TASK OBJECTIVE: Nothing in the records may be left out or altered; reproduce them all exactly.

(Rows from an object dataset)
[start]
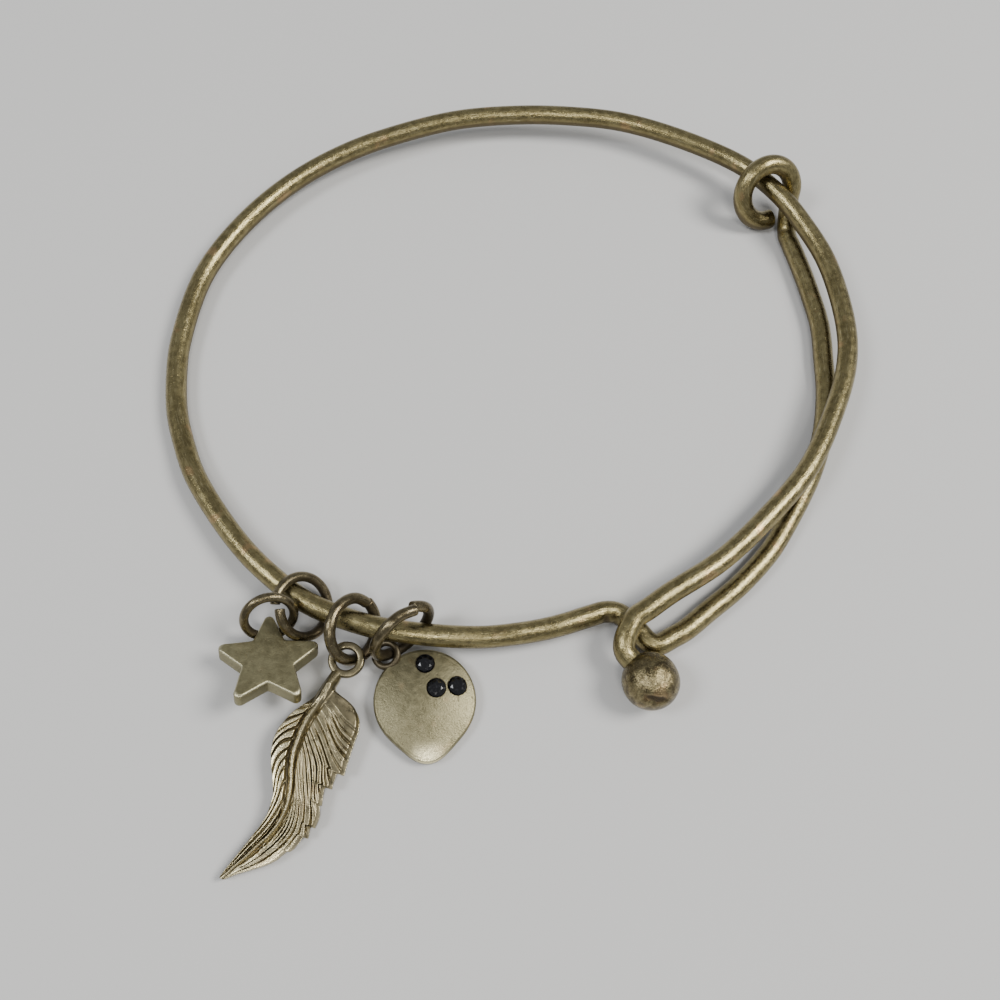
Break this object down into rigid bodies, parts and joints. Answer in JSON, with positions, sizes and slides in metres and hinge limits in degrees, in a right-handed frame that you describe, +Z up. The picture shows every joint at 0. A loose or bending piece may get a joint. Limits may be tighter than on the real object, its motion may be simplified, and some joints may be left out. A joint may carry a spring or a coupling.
{
  "type": "charm bangle",
  "caption": "Adjustable wire charm bangle with a ball-end hook, a sliding closure, and star, feather and petal charms on jump rings.",
  "frame": {"origin": "centre of the oval, on the surface that the bangle lies on", "axes": "+Z up from the surface, through the oval where the wrist goes; +X to the right towards the two overlapping strands; -Y towards the charms and the ball end"},
  "size_m": [0.0691, 0.0803, 0.0069],
  "materials": {
    "antique_brass": "satin antique brass, brushed along the wire, dark specks",
    "dark_brass": "dark antique brass with worn bright edges",
    "satin_brass": "matte antique brass with worn bright edges",
    "pale_brass": "pale worn antique brass, dark in the grooves",
    "jet": "black faceted glass"
  },
  "bodies": {
    "root": {"bangle_wire": "antique_brass", "end_ball": "antique_brass", "star_ring_large": "dark_brass", "star_ring_small": "dark_brass", "star_charm": "satin_brass", "feather_ring": "dark_brass", "feather_charm": "pale_brass", "petal_ring": "dark_brass", "petal_charm": "satin_brass", "stone_1": "jet", "stone_2": "jet", "stone_3": "jet"}
  },
  "joints": []
}
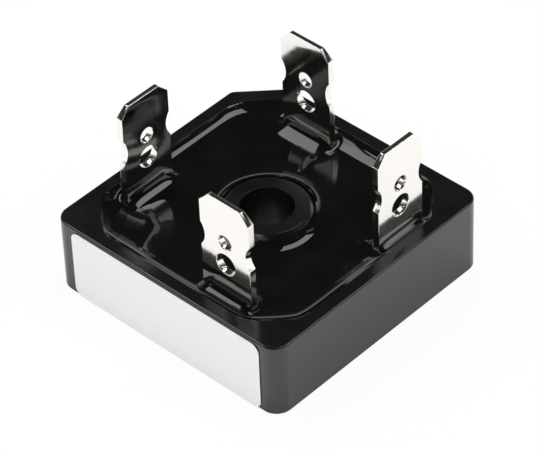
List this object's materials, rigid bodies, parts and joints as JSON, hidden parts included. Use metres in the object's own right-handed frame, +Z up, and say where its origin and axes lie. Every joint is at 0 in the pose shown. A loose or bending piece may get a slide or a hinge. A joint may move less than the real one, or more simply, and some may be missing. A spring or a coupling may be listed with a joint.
{
  "type": "bridge rectifier",
  "caption": "Square black moulded bridge rectifier with one cut corner, a centre screw bore, upright push-on tabs round a glossy potted top and a plain label on one side.",
  "frame": {"origin": "middle of the face that rests on the heat sink, on the axis of the centre bore", "axes": "+Z up along the centre bore, towards the tips of the tabs; +X along the side that carries the label, from the first AC tab's corner to the minus tab's corner; the label faces -Y and the cut corner is at -X +Y"},
  "size_m": [0.0286, 0.0286, 0.019],
  "materials": {
    "moulded_case": "matte black moulding",
    "potting_resin": "glossy black cast resin",
    "terminal_plate": "bright nickel-plated strip",
    "base_metal": "flat-ground aluminium",
    "alumina": "fired white ceramic",
    "copper": "soft bare copper",
    "silicon": "metallised silicon",
    "label_stock": "smooth white label"
  },
  "bodies": {
    "root": {"case": "moulded_case", "base_plate": "base_metal", "ceramic_sheet": "alumina", "potting": "potting_resin", "label": "label_stock", "pad_minus": "copper", "terminal_minus": "terminal_plate", "pad_ac_2": "copper", "terminal_ac_2": "terminal_plate", "pad_plus": "copper", "terminal_plus": "terminal_plate", "pad_ac_1": "copper", "terminal_ac_1": "terminal_plate", "die_1": "silicon", "strap_1": "copper", "die_2": "silicon", "strap_2": "copper", "die_3": "silicon", "strap_3": "copper", "die_4": "silicon", "strap_4": "copper"}
  },
  "joints": []
}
[end]
WRITTEN REPLY:
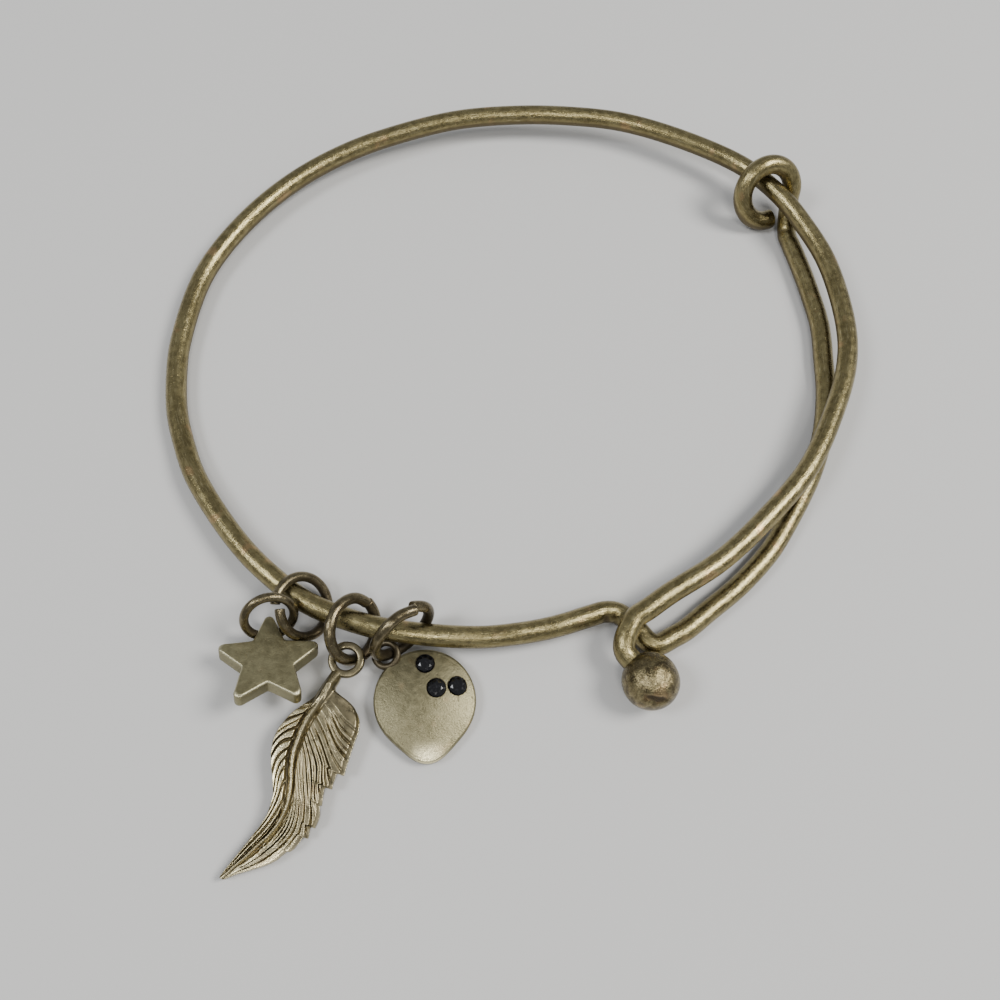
Break this object down into rigid bodies, parts and joints. Answer in JSON, with positions, sizes and slides in metres and hinge limits in degrees, in a right-handed frame that you describe, +Z up. The picture shows every joint at 0. A loose or bending piece may get a joint. Limits may be tighter than on the real object, its motion may be simplified, and some joints may be left out. A joint may carry a spring or a coupling.
{
  "type": "charm bangle",
  "caption": "Adjustable wire charm bangle with a ball-end hook, a sliding closure, and star, feather and petal charms on jump rings.",
  "frame": {"origin": "centre of the oval, on the surface that the bangle lies on", "axes": "+Z up from the surface, through the oval where the wrist goes; +X to the right towards the two overlapping strands; -Y towards the charms and the ball end"},
  "size_m": [0.0691, 0.0803, 0.0069],
  "materials": {
    "antique_brass": "satin antique brass, brushed along the wire, dark specks",
    "dark_brass": "dark antique brass with worn bright edges",
    "satin_brass": "matte antique brass with worn bright edges",
    "pale_brass": "pale worn antique brass, dark in the grooves",
    "jet": "black faceted glass"
  },
  "bodies": {
    "root": {"bangle_wire": "antique_brass", "end_ball": "antique_brass", "star_ring_large": "dark_brass", "star_ring_small": "dark_brass", "star_charm": "satin_brass", "feather_ring": "dark_brass", "feather_charm": "pale_brass", "petal_ring": "dark_brass", "petal_charm": "satin_brass", "stone_1": "jet", "stone_2": "jet", "stone_3": "jet"}
  },
  "joints": []
}
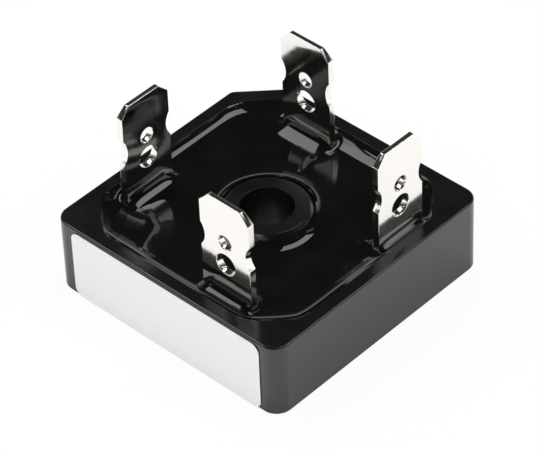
List this object's materials, rigid bodies, parts and joints as JSON, hidden parts included. Use metres in the object's own right-handed frame, +Z up, and say where its origin and axes lie. Every joint is at 0 in the pose shown. A loose or bending piece may get a slide or a hinge. A joint may move less than the real one, or more simply, and some may be missing. A spring or a coupling may be listed with a joint.
{
  "type": "bridge rectifier",
  "caption": "Square black moulded bridge rectifier with one cut corner, a centre screw bore, upright push-on tabs round a glossy potted top and a plain label on one side.",
  "frame": {"origin": "middle of the face that rests on the heat sink, on the axis of the centre bore", "axes": "+Z up along the centre bore, towards the tips of the tabs; +X along the side that carries the label, from the first AC tab's corner to the minus tab's corner; the label faces -Y and the cut corner is at -X +Y"},
  "size_m": [0.0286, 0.0286, 0.019],
  "materials": {
    "moulded_case": "matte black moulding",
    "potting_resin": "glossy black cast resin",
    "terminal_plate": "bright nickel-plated strip",
    "base_metal": "flat-ground aluminium",
    "alumina": "fired white ceramic",
    "copper": "soft bare copper",
    "silicon": "metallised silicon",
    "label_stock": "smooth white label"
  },
  "bodies": {
    "root": {"case": "moulded_case", "base_plate": "base_metal", "ceramic_sheet": "alumina", "potting": "potting_resin", "label": "label_stock", "pad_minus": "copper", "terminal_minus": "terminal_plate", "pad_ac_2": "copper", "terminal_ac_2": "terminal_plate", "pad_plus": "copper", "terminal_plus": "terminal_plate", "pad_ac_1": "copper", "terminal_ac_1": "terminal_plate", "die_1": "silicon", "strap_1": "copper", "die_2": "silicon", "strap_2": "copper", "die_3": "silicon", "strap_3": "copper", "die_4": "silicon", "strap_4": "copper"}
  },
  "joints": []
}